Mr. Santorum misunderstands states' rights, saying he would get state governments out of "the education business." The president does not have that power.

If Mr. Santorum gets the Republican nomination, I will support him, as we all should. Mr. Obama must be defeated if freedom is to survive. But I'm not sure whether he will get my vote in the primary.

Michael O'Brien

Bradner, Ohio

Feather-lipped foxes like House

The U.S. House banning itself from insider trading is like foxes telling other foxes they can no longer guard the henhouse, as they smile with feathers clinging to their chops ("House bill bans insider trading by congressmen," Feb. 10).

Lawmakers are revealing that they are guilty of insider trading. Don't regular citizens go to jail for this?

A recent Gallup poll reports that Congress' approval rating is at 10 percent. I am surprised it's that high.

Matthew Golkiewicz

Petersburg, Mich.

Lawmakers must abide by the laws

The good news is that there are going to be controls on robo-calling. The bad news is that politicians have exempted themselves from this invasive scheme. They have been the worst offenders.

I propose that all members of Congress must be fully subject to every law they pass. No exceptions, no exemptions, and a solidly enforceable penalty for each violation.

We should vote out of office every lawmaker who declines to support such a bill. We should vote only for those who endorse the bill. These people will serve us much better than an overwhelming number of those who are now in Congress.

Ned Braunschweiger


Plea to candidates: Don't phone home

I want people running for office to stop calling my home phone with their pointless messages.

I know who and what I want to vote for. The constant harassment makes me not want that candidate elected or issue passed.

No one spends millions of dollars to gain a job that pays less than a small-company chief executive officer earns out of altruism. It's about gaining more for themselves and a few close people.

So please, candidates, stop calling my house.

Robert Zuber

Roywood Road

Election must unite Americans

What will determine the future of our country is how we answer the question: Am I my brother's keeper?

Judging by the policies our current crop of conservative leaders and candidates advocate, their answer would be: Yes if he's rich, and no if he's poor. While demanding further tax breaks for the mega-rich, they insist on shredding the safety net meant to protect the casualties of an unjust system.

Their cold-blooded, winner-take-all philosophy has created a shameful caring deficit, which violates the compassionate teachings of authentic Christianity and other world religions that subscribe to the wisdom of the Golden Rule. What ultimately make life worthwhile are human kindness, compassion, and generosity.
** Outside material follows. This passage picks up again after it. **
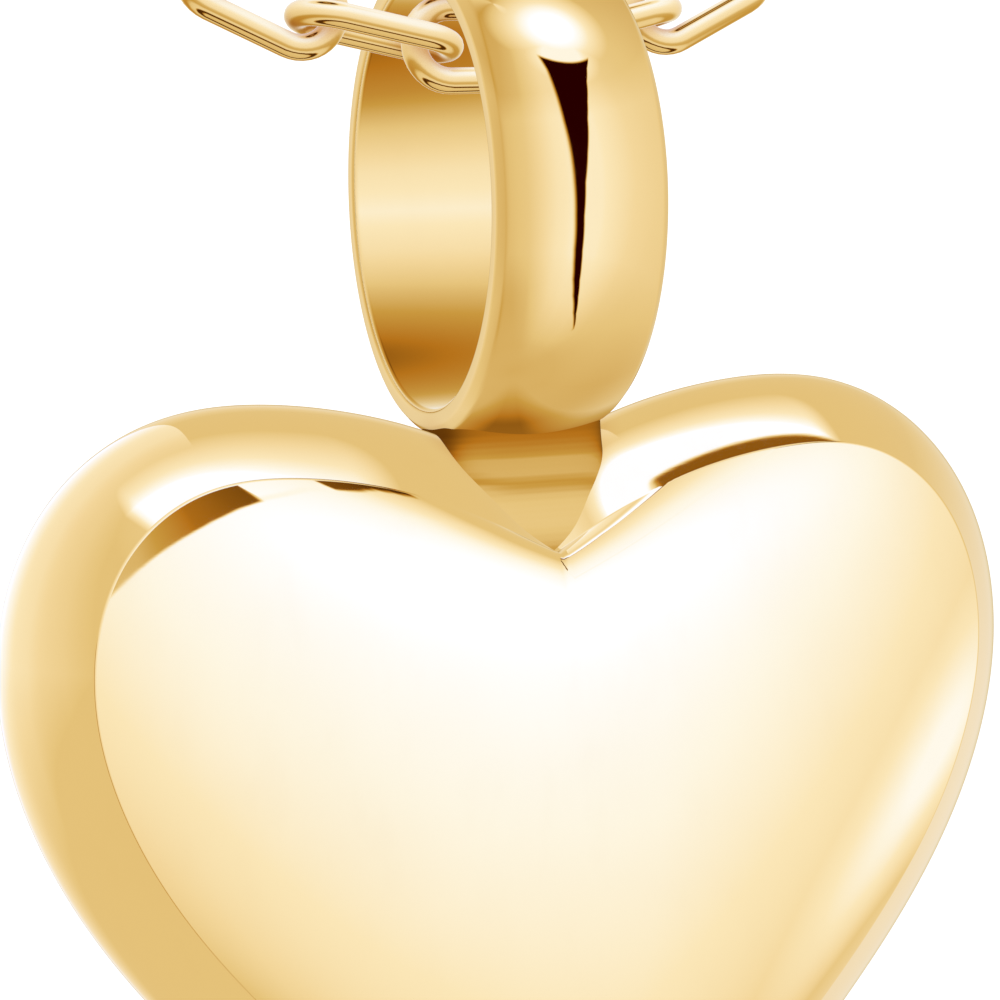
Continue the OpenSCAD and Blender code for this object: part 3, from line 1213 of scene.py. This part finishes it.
@dataclass
class Studio:
    """The pale floor, the soft light and the camera."""

    notch_z: float
    tip_z: float
    floor_drop: float = 45.0
    floor_half: float = 3000.0
    floor_rough: float = 0.9
    white: float = 1.2
    view_turn: float = 18.5
    view_down: float = 2.6
    roll: float = 3.4
    distance: float = 45.9
    lens: float = 95.04
    sensor: float = 36.0
    shift: tuple[float, float] = (0.076, 0.017)
    target: tuple[float, float, float] = (-1.7, 0.0, 0.68)

    BORE = Bands(
        (
            (-90, 0.2), (-62, 0.3), (-41, 0.5), (-19, 0.7), (2, 0.8), (24, 0.67), (46, 0.45), (80, 0.2),
            (90, 0.2),
        ),
        fall=0.12,
    )
    NECK = Bands(
        (
            (-90, 0.1), (-30, 0.12), (-10, 0.14), (-2, 0.12), (1.5, 0.17), (4, 0.24),
            (6.5, 0.3), (9, 0.36), (16, 0.38), (26, 0.28), (34, 0.42), (60, 0.55), (90, 0.55),
        ),
        fall=0.05,
    )
    CHAIN = Bands(
        (
            (-90, 0.5), (-68, 0.5), (-64, 0.02), (-58, 0.02), (-54, 0.6), (-44, 0.55), (-35, 0.35),
            (-22, 0.38), (-10, 0.62), (15, 0.72), (40, 0.88), (60, 0.95), (74, 0.7), (78, 0.1), (83, 0.1),
            (90, 0.5),
        ),
        fall=0.08,
    )

    def floor(self) -> None:
        """Builds the pale floor under the pendant."""
        mesh = bpy.data.meshes.new("floor")
        h, z = self.floor_half * MM, (self.tip_z - self.floor_drop) * MM
        mesh.from_pydata([(-h, -h, z), (h, -h, z), (h, h, z), (-h, h, z)], [], [(0, 1, 2, 3)])
        made = bpy.data.objects.new("floor", mesh)
        bpy.context.scene.collection.objects.link(made)
        made.visible_glossy = False
        material = bpy.data.materials.new("pale_floor")
        material.use_nodes = True
        g = Graph(material.node_tree)
        place = g.node("ShaderNodeTexCoord", out="Object")
        tone = g.blend(g.noise(place, 0.02), (0.93, 0.93, 0.93), (0.9, 0.9, 0.9))
        matt = {"Base Color": tone, "Roughness": self.floor_rough, "Specular IOR Level": 0.0}
        shader = g.node("ShaderNodeBsdfPrincipled", {}, matt)
        g.node("ShaderNodeOutputMaterial", {}, {"Surface": shader})
        mesh.materials.append(material)

    def light(self, tents: dict[str, Sequence[bpy.types.Object]]) -> None:
        """Builds the soft light: plain white to look at, with tents that only the metal mirrors.

        Args:
            tents: The pieces in each tent, by the tent's name.
        """
        tones = {
            "case_tent": HeartGleam().tone_at,
            "ring_tent": RingGleam().tone_at,
            "bore_tent": self.BORE.tone_at,
            "neck_tent": self.NECK.tone_at,
            "chain_tent": self.CHAIN.tone_at,
        }
        for name, pieces in tents.items():
            LightTent(name, pieces, tones[name], self.notch_z).build()
        world = bpy.data.worlds.new("studio")
        bpy.context.scene.world = world
        world.use_nodes = True
        g = Graph(world.node_tree)
        mirrored = g.node("ShaderNodeLightPath", out="Is Glossy Ray")
        colour = {"Color": (1, 1, 1, 1), "Strength": (1.0 - mirrored) * self.white}
        g.node("ShaderNodeOutputWorld", {}, {"Surface": g.node("ShaderNodeBackground", {}, colour)})
        bpy.context.scene.view_settings.view_transform = "Standard"

    def camera(self) -> None:
        """Sets the camera close in front of the pendant, a little to its left and above it."""
        turn, down = math.radians(self.view_turn), math.radians(self.view_down)
        ahead = Vector((math.sin(turn) * math.cos(down), math.cos(turn) * math.cos(down), -math.sin(down)))
        data = bpy.data.cameras.new("camera")
        data.lens, data.sensor_width = self.lens, self.sensor
        data.shift_x, data.shift_y = self.shift
        data.clip_start, data.clip_end = 1 * MM, 20.0
        made = bpy.data.objects.new("camera", data)
        bpy.context.scene.collection.objects.link(made)
        x, y, z = self.target
        made.location = (Vector((x, y, self.notch_z + z)) - ahead * self.distance) * MM
        facing = ahead.to_track_quat("-Z", "Y")
        made.rotation_mode = "QUATERNION"
        leaning = Matrix.Rotation(math.radians(-self.roll), 3, "Z").to_quaternion()
        made.rotation_quaternion = facing @ leaning
        bpy.context.scene.camera = made


@dataclass
class Pendant:
    """The pendant and its necklace, in the order that they are built."""

    loop: Loop
    hang_gap: float = 0.14
    ring_rise: float = 6.2
    hole_r: float = 3.65
    rim_t: float = 0.4
    sunk_share: float = 0.55

    def __post_init__(self) -> None:
        """Works out where the ring and the notch stand."""
        self.ring_z = self.loop.bail_z - (self.hole_r - self.loop.link_w / 2 - self.hang_gap)
        self.notch_z = self.ring_z - self.ring_rise

    def build(self) -> list[bpy.types.Object]:
        """Builds and dresses every piece.

        Returns:
            The pieces.
        """
        case = GoldFinish("case_gold").material()
        # The wire's deep maroon colour and high share paint dark shade into the joints between links.
        wire = GoldFinish(
            "wire_gold",
            deep=(0.62, 0.26, 0.06),
            roughness=0.07,
            smudge=0.03,
            recess_mm=0.6,
            recess_shade_share=0.95,
        ).material()
        turned = GoldFinish("turned_gold", roughness=0.12, hairline=0.05).material()
        bore = GoldFinish("bore_gold", roughness=0.06, recess_shade_share=0.3).material()
        top = self.ring_rise - self.hole_r - self.rim_t * self.sunk_share
        return [
            HeartCase(self.notch_z).build(case),
            Neck(self.notch_z, top).build(case),
            *BailRing(self.ring_z, self.hole_r, rim_t=self.rim_t).build(case, bore),
            KeptSolid("fill_screw", Slot.PLUG).dress(turned),
            ChainHalf(self.loop, "links_right", "chain_right", 1, 0).build(wire),
            ChainHalf(self.loop, "links_left", "chain_left", -1, 1).build(wire),
            KeptSolid("clasp", Slot.CHAIN).dress(wire),
        ]


def main() -> None:
    """Builds the pendant, its necklace and the studio."""
    logging.basicConfig(level=logging.INFO, format="%(message)s")
    pendant = Pendant(Loop())
    pieces = pendant.build()
    studio = Studio(pendant.notch_z, CAD_BOX[0].z / MM)
    studio.floor()
    tents = {
        "ring_tent": ["bail_ring"],
        "bore_tent": ["bail_bore"],
        "neck_tent": ["neck"],
        "chain_tent": ["links_right", "links_left", "clasp"],
        "case_tent": ["heart_case", "fill_screw"],
    }
    studio.light({tent: [p for p in pieces if p.name in names] for tent, names in tents.items()})
    studio.camera()
    LOG.info("%d pieces built", len(pieces))


if __name__ == "__main__":
    main()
But conservatives evidently believe those humane values won't work in the public realm. The resulting rampant greed has created an economic, social, and moral crisis that is poisoning the soul of our nation.

Today, America is divided in a momentous civil war fought on uneven ground, with the overwhelming political power of corporate wealth opposing people power. The fate of our democracy is at stake.

If we vote wisely in November, we can begin to heal the wounded among us and rebuild the caring social covenant that unites "we the people" in the democratic community that once made our country great.

Phyllis Palmer


Writer unfairly criticizes Latta

The writer of the Feb. 19 Readers' Forum letter "Latta's silence unsettling" took Republican U.S. Rep. Bob Latta of Bowling Green unfairly to task. The letter writer said Mr. Latta did not reply to his request for information about businesses that were complaining about regulations that interfere with growth and job creation.

I and fellow members of the Ohio Waste Hauler and Owner-Operator Independent Drivers trade associations have lobbied for change on numerous occasions.

Ohio-based septic haulers are required to comply with health department licensing regulations in each county they operate in. My company has four counties to comply with. Each county has different fees, inspections, reports and education requirements.

Well drillers get one license from the Ohio Department of Heath. Trash haulers have no county or state license requirements.

Over the past 15 years, the U.S. Environmental Protection Agency has caused the costs of trucks and their maintenance to skyrocket.

As for Mr. Latta's lack of a reply, he is too busy representing the 5th District and our interests.

M.N. Torok

President N.A.T. Transportation Inc. Bradner, Ohio

Shame on those who failed to help

I was appalled to read about the 86-year-old veteran who has his car hijacked and one of his legs broken in the incident ("Carjacked WWII vet says no one helped," Feb. 26). Many passers-by walked by him as he crawled to a gas station to get help. Shame on them.

I don't understand how people can be so thoughtless. So many people are not acting like human beings.

My prayers go out to that veteran. I also feel sorry for the passers-by. How would they feel if they were in that situation?